Sublime, sí, pero no supera a los momentos previos, cuando Diane Di Prima (1934-2020) recita frente al micrófono la cuarta de sus Cartas Revolucionarias que escribió para Bob Dylan y anunció: “Un poema de un solo verso: Get Your Cut Throat Off My Knife”.
A la bellísima jipi, budista, la más importante de todos los poetas beatnik, Diane Di Prima, le antecedieron y sucedieron dos colegas: Michael McClure recitando su prólogo a Los cuentos de Canterbury y luego textos de Norman Mailer y Peter Fonda.
Michael McClure, por cierto, falleció hace un año, el 4 de mayo de 2020, sin hacer ruido.
Quien sí lo hizo fue Lawrence Ferlinghetti, quien en The Last Waltz recita Loud Prayer. Murió hace poco: el 22 de febrero, hace tres meses.
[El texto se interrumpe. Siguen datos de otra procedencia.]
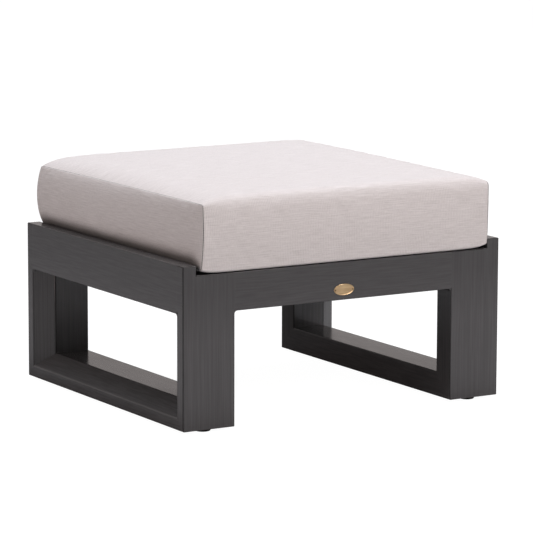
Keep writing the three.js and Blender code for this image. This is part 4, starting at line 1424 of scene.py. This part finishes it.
def makeTapes(kit):
    # The tape's section has a corded inner edge under the teeth and a thin outer edge.
    near, far = kit["tapeReach"]
    back, front = kit["tape"]
    high, long = kit["tapeWave"]
    x = np.linspace(-kit["half"], kit["half"], kit["tapeSteps"])
    z = np.array([near + 0.15, near + 0.15, near + 1.6, near + 2.4, far - 1.2, far, far,
                  far - 1.2, near + 2.4, near + 1.6])
    y = np.array([back + 0.1, front + 0.3, front + kit["cord"], front, front, front - 0.2,
                  back + 0.2, back, back, back - 0.05])
    wave = high * np.sin(x / long)[:, None] * np.clip((z - near) / (far - near), 0, 1)
    for side, sign in (("upper", 1), ("lower", -1)):
        points = np.stack([np.repeat(x[:, None], len(z), 1), y - np.abs(wave),
                           kit["middle"] + sign * np.repeat(z[None], len(x), 0)],
                          -1).reshape(-1, 3)
        faces = facedOut(points, tubeFaces(len(x), len(z)))
        corners = np.concatenate([np.asarray(face) for face in faces])
        node = "zip_" + side + "_tape"
        piece = newPiece(node + "_woven", points, faces, "cushion", tapeCloth, "zip_tape",
                         (node,), points[corners][:, [0, 2]] * mm)
        piece.data.set_sharp_from_angle(angle=math.radians(60))


def makeTeeth(kit):
    # Each tooth is an eight-cornered outline with a neck, in three layers. The two rows are
    # half a pitch apart.
    pitch, (near, far) = kit["toothPitch"], kit["toothReach"]
    u = np.array([-0.55, -0.72, -0.42, -0.45, 0.45, 0.42, 0.72, 0.55])
    v = np.array([near, near + 0.7, near + 1.3, far, far, near + 1.3, near + 0.7, near])
    top, (drop, narrow) = kit["toothTop"], kit["toothBevel"]
    centre = (near + far) / 2
    for side, sign, shift in (("upper", 1, 0.0), ("lower", -1, 0.5)):
        one = np.vstack([
            np.stack([u * share, np.full(len(u), height),
                      sign * (centre + (v - centre) * share)], -1)
            for height, share in ((kit["toothBase"], 1.0), (top - drop, 1.0), (top, narrow))])
        faces = facedOut(one, tubeFaces(3, len(u)))
        end = kit["toothEnd"]
        spots = np.arange(-end + shift * pitch, end + 0.01 - shift * pitch, pitch)
        points, faces = joined([(one + (spot, 0, kit["middle"]), faces) for spot in spots])
        newPiece("zip_" + side + "_teeth", points, faces, "cushion", toothPlastic, "zip_tape")


def sweptArch(kit, at, base):
    # A flat strip bent over an arch: height = rise * (1 - |s|^3), from one foot to the other.
    s = np.linspace(-1, 1, 17)
    path = np.stack([kit["span"] / 2 * s, kit["rise"] * (1 - np.abs(s) ** 3)], -1)
    slopes = np.gradient(path, axis=0)
    slopes /= np.linalg.norm(slopes, axis=1, keepdims=True)
    normal = np.stack([-slopes[:, 1], slopes[:, 0]], -1)
    half, wide = kit["thick"] / 2, kit["width"] / 2
    section = [(-half, -wide), (half, -0.7 * wide), (half * 1.12, 0), (half, 0.7 * wide),
               (-half, wide), (-half * 1.1, 0)]
    points = np.stack([np.stack([
        at + path[:, 0] + normal[:, 0] * rise, base + path[:, 1] + normal[:, 1] * rise,
        np.full(len(s), float(side))], -1) for rise, side in section], 1).reshape(-1, 3)
    return points, facedOut(points, tubeFaces(len(s), len(section)))


def makeSlider(kit):
    at, long, high = kit["sliderAt"], kit["sliderLength"], kit["sliderHeight"]
    (backLow, backHigh), (faceLow, faceHigh) = kit["plates"]
    # The plates narrow to a nose where the two rows of teeth part.
    s = np.linspace(-1, 1, 13)
    wide = high / 2 * (1 - 0.22 * np.clip((s + 0.2) / 1.2, 0, 1) ** 2)
    wide *= np.sqrt(np.clip(1 - np.clip((np.abs(s) - 0.8) / 0.2, 0, 1) ** 2 * 0.35, 0, 1))
    side = np.stack([at + s * long / 2, wide], -1)
    outline = np.vstack([side, side[::-1] * (1, -1)])
    parts = [prism(outline, backLow, backHigh), prism(outline, faceLow, faceHigh)]
    x, z = side[1:-1].T
    for sign in (-1, 1):
        inner, outer = (np.stack([x, sign * (z - inset)], -1) for inset in (0.75, 0.08))
        parts.append(prism(np.vstack([inner, outer[::-1]]), kit["wingBase"], faceLow + 0.1))
    post = np.array([(at + 1.2, -0.45), (at + 4.2, -0.45), (at + 4.6, 0), (at + 4.2, 0.45),
                     (at + 1.2, 0.45), (at + 0.8, 0)])
    parts.append(prism(post, backHigh - 0.1, faceLow + 0.1))
    parts.append(sweptArch(kit["bail"], at, faceHigh - 0.1))
    points, faces = joined(parts)
    piece = newPiece("zip_slider_body", points + (0, 0, kit["middle"]), faces, "zip_slider",
                     zipMetal, "zip_metal", ("zip_slider",))
    easeEdges(piece, *kit["sliderEdges"])


def makePull(kit, at, level):
    # A flat loop: closed rings run from the outer edge over the face to the hole and back.
    # The hole lets the bail through, and the bar at its end lies under the bail.
    half, long, sides = kit["width"] / 2, kit["length"], kit["sides"]
    turn = np.linspace(0, 2 * math.pi, sides, endpoint=False)
    middle = 0.6 - long / 2

    # x = |cos|^0.35 and z = |sin|^0.6, with a waist drawn in by a cosine.
    def outline(shrink):
        x = np.sign(np.cos(turn)) * np.abs(np.cos(turn)) ** 0.35 * (long / 2 - shrink)
        share = (x / (long / 2) + 1) / 2
        waist = half * (0.80 + 0.20 * np.cos(2 * math.pi * share)) - shrink
        z = np.sign(np.sin(turn)) * np.abs(np.sin(turn)) ** 0.6 * waist
        return np.stack([middle + x, z], -1)

    holeAt = np.array([-2.9, 0.0])
    away = outline(0.0) - holeAt
    angle = np.arctan2(away[:, 1], away[:, 0])

    # |x / a|^3.5 + |z / b|^3.5 = 1, at the outline's own angles.
    def hole(grow):
        a, b = 2.3 + grow, 1.25 + grow
        reach = (np.abs(np.cos(angle) / a) ** 3.5 + np.abs(np.sin(angle) / b) ** 3.5) ** (-1 / 3.5)
        return holeAt + np.stack([reach * np.cos(angle), reach * np.sin(angle)], -1)

    thick, ease, edge = kit["thick"] / 2, 0.28, 0.2
    front = [(outline(0.0), edge), (outline(ease), thick), (hole(ease), thick), (hole(0.0), edge)]
    rings = front + [(flat, -height) for flat, height in front[::-1]]
    points = np.vstack([np.stack([at + flat[:, 0], np.full(sides, kit["hinge"] + height),
                                  flat[:, 1] + level], -1) for flat, height in rings])
    faces = gridFaces(numbered(len(rings), sides, bothWays=True)).tolist()
    piece = newPiece("zip_pull_tab", points, facedOut(points, faces), "zip_pull", zipMetal,
                     "zip_metal", ("zip_pull",))
    piece.data.set_sharp_from_angle(angle=math.radians(35))


makeTapes(zipShape)
makeTeeth(zipShape)
makeSlider(zipShape)
makePull(zipShape["pull"], zipShape["sliderAt"], zipShape["middle"])
print("zip made")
La poesía beatnik, dijimos, no aparece en el filme de Scorsese, pero las intervenciones de Diane Di Prima, Michael McClure y Lawrence Ferlinghetti se pueden disfrutar en YouTube, así como los pasajes fundamentales de la peli de Scorsese y en las plataformas de audio disponibles (Spotify, por ejemplo) está la banda sonora de uno de los momentos culminantes de la cultura contemporánea: The Last Waltz.
Lo confirma el viejo adagio japonés: esokeniké: los últimos siempre serán los primeros.
El último vals fue primero, luego vino la gallina y puso un huevo y dijo: ¡Eureka!